Pat Robertson, free speech and the court of public opinion
The day after religious broadcaster Pat Robertson made headlines last week, a reporter called me from Al Arabiya, a Dubai-based Arabic satellite station. Her
first question: Was Pat Robertson’s statement about “taking out” Venezuelan President Hugo Chavez protected speech under the First Amendment?
That’s not a question American reporters would think to ask. After all,
Robertson’s remarks were relatively mild compared to much of the angry,
offensive and controversial speech that fills America’s airwaves. Any number of
foreign leaders are condemned to death on talk radio every day. Free speech is a
messy business — and most of us prefer the mess to government censorship.
So my short answer to Al Arabiya was “yes.” As much as it may offend many
people, Robertson is free to argue that the American government should
assassinate a particularly troublesome foreign leader.
But the reporter persisted. In the current “war on terrorism,” isn’t there
pressure to make such speech a crime?
For many civil libertarians, this isn’t an academic question. Consider, for
example, the current controversy in Great Britain over the post-July 7
antiterrorism measures proposed by Prime Minister Tony Blair. Most of the
package appears to have broad public support, including among British Muslims.
But the proposal to criminalize not just direct incitement to terrorism, but
also speech that the government views as “condoning or glorifying terrorism,”
has some Brits understandably worried about the future of free speech.
What about in post-9/11 America? When does speech become a crime? We got one
answer last April with the conviction of Ali al-Timimi, American biologist and
Islamic scholar. The case was unusual and instructive because al-Timimi was
prosecuted not for his deeds, but for his words. A jury found him guilty of
encouraging a group of young men to join the Taliban in order to wage war
against the United States.
Although the defense characterized the case against al-Timimi as an attack on
free speech, the prosecution successfully argued that his speech crossed the
line into criminal behavior. Referring to the fictional mob boss on “The
Sopranos” TV show, Assistant U.S. Attorney Gordon Kromberg put it this way:
“When Tony Soprano says, ‘Go whack that guy,’ it’s not protected speech.”
Pat Robertson may be guilty of rhetorical excess, but he didn’t direct or
encourage someone to whack Chavez — he expressed his views about how the U.S.
government should deal with the Venezuelan president.
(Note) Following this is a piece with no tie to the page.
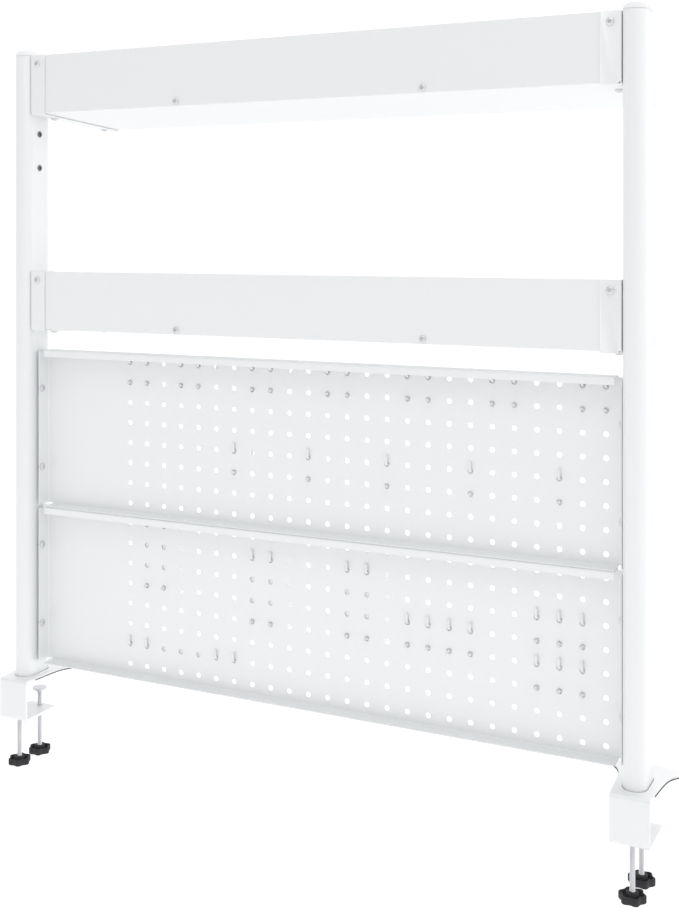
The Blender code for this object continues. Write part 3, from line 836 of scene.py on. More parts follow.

Though Robertson’s
statement was tough talk, it was speech protected by the First Amendment.
Exhorting a group of young men to join the Taliban to kill Americans shows
criminal intent; suggesting that the U.S. government consider assassinating a
foreign leader does not.
Moreover, Robertson’s statement wasn’t what the courts call a “true threat,”
another form of speech without First Amendment protection. There was no real
likelihood of violence against Chavez as a result of Robertson’s statement. And
there is no evidence that Chavez was in actual fear of his life.
That brings me back to the reporter from Al Arabiya. Beyond the legal issues,
she wanted to know if Americans were applying a “double standard” — one standard
for Muslim leaders who oppose the U.S. government and another for Christian
leaders who call for assassination of foreign heads of state.
That’s a question Robertson’s critics were quick to answer. “Fundamentalism
is evil,” wrote Baptist pastor Michael Helms on EthicsDaily.com, “whether it
comes from a Christian or from a Muslim.” Referring to Robertson’s statements
about Chavez, Helms didn’t pull any punches: “Don’t think for one minute that a
Muslim cannot recognize these words as fighting words — even words that are
terroristic in nature. This is Christian Jihad! These words are no different
than a radical Muslim like Osama bin Laden calling for the assassination of our
At first Robertson responded to the uproar over his statement by blaming the
press for “misinterpreting” him. “Take him out,” he explained on his television
program, “can be a number of things, including kidnapping.” But when the press
kept pointing out that his original remarks clearly included a call for
assassination, Robertson decided to apologize. Sort of.
He apologized for calling for an assassination, but went on to justify what
he said in the first place. Comparing Chavez to Saddam Hussein, he said again
that it would be better to “wage war against one person” than a whole nation. In
his defense, he invoked the German theologian Dietrich Bonhoeffer, who was
executed by the Nazis for supporting a plot to assassinate Adolf Hitler.
Chastened perhaps, but unrepentant.
How will this controversy affect Robertson’s credibility as a religious
leader and political pundit? Only time will tell. Meanwhile, the brouhaha
surrounding his words is another reminder of just how powerful words can be.
Thanks to the First Amendment, Robertson won’t face a court of law. But he’s
very much on trial in the court of public opinion. And that’s exactly how it
should be in a nation committed to free speech.